I am employed by USPS and have money in TSP. My husband is retired and has his money in an IRA which he is paying 1 and half percent to his advisor. We were thinking of transferring that money into my TSP to avoid paying his fees. He is 61 and I am 62 and also was thinking of drawing our social security at 62 in order to let our savings grow. . . . and our thinking was we could make more in interest than our social security would grow from 62 to 66. Is this a bad move?

Terry Says:

First, the reason it is called an “individual” retirement account is that the money is his — and cannot be moved into your TSP.  However you are absolutely correct that it is nuts to pay an “advisor” 1-1/2 percent in annual management fees.  Call Fidelity at 1-800-FIDELITY and ask them about doing a direct rollover from his current IRA to one at Fidelity.  Chose a fund such as their Equity-Income or balanced fund, very conservative but with the possibility of growth.    Then he should keep contributing every year!
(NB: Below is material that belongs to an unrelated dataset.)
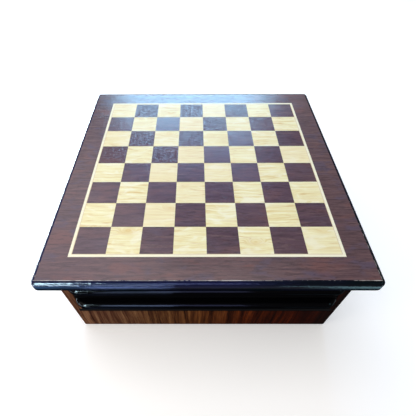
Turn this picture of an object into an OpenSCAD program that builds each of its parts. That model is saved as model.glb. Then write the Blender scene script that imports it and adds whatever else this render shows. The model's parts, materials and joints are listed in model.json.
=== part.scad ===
// Chess box: an inlaid playing board fixed on a mitred case with two shallow drawers.
// Millimetres. The origin is the middle of the base, the front faces -Y and +Z is up.
// The board overhangs the case all round. Each drawer has a glossy front with a bullnosed
// finger lip along its upper edge, and a box with finger-jointed corners behind it.

/* [Playing board] */
// Side of one playing square
square = 38.1; // [34:0.1:44]
// Width of the light inlay line around the squares
inlay_w = 3.9; // [3:0.1:7]
// Width of the veneered border outside the inlay line
border_w = 28.5; // [24:0.1:36]
// Thickness of the whole board
board_t = 18; // [15:0.5:24]
// Thickness of the veneers laid on the board's core
veneer_t = 0.8; // [0.5:0.1:1.2]
// Radius of the rounded-over upper and lower edges
edge_r = 5.2; // [3:0.2:7]
// Width of the solid edging glued around the core
edging_w = 12; // [11:0.5:16]
// Radius of the veneer's corners seen from above, inside the rounded edge
veneer_corner_r = 0.8; // [0.2:0.2:4]

/* [Case] */
// How far the board reaches past the case on each side
overhang = 16; // [12:0.5:22]
// Height of the case without its pads
case_h = 140; // [125:1:170]
// Thickness of the case walls
wall_t = 10; // [9:0.5:14]
// Thickness of the inner panels: top panel, drawer shelf, deck and bottom
panel_t = 4; // [3:0.5:5]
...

Don’t start taking your Social Security until Full Retirement Age — about 67 in your case.  Taking it earlier not only permanently lowers yhour payout, but all future cost-of-living increases will be based on this lower amount.  And yes, inflation will return during your retirement years.  Taking the money early is the equivalent of costing you about 7% a year.

The best thing you can do is guts it out and keep working until age 67.  Then your TSP, IRA, and Social Security will give you the maximum lifetime benefit.  Don’t quit just before you reach the finish line!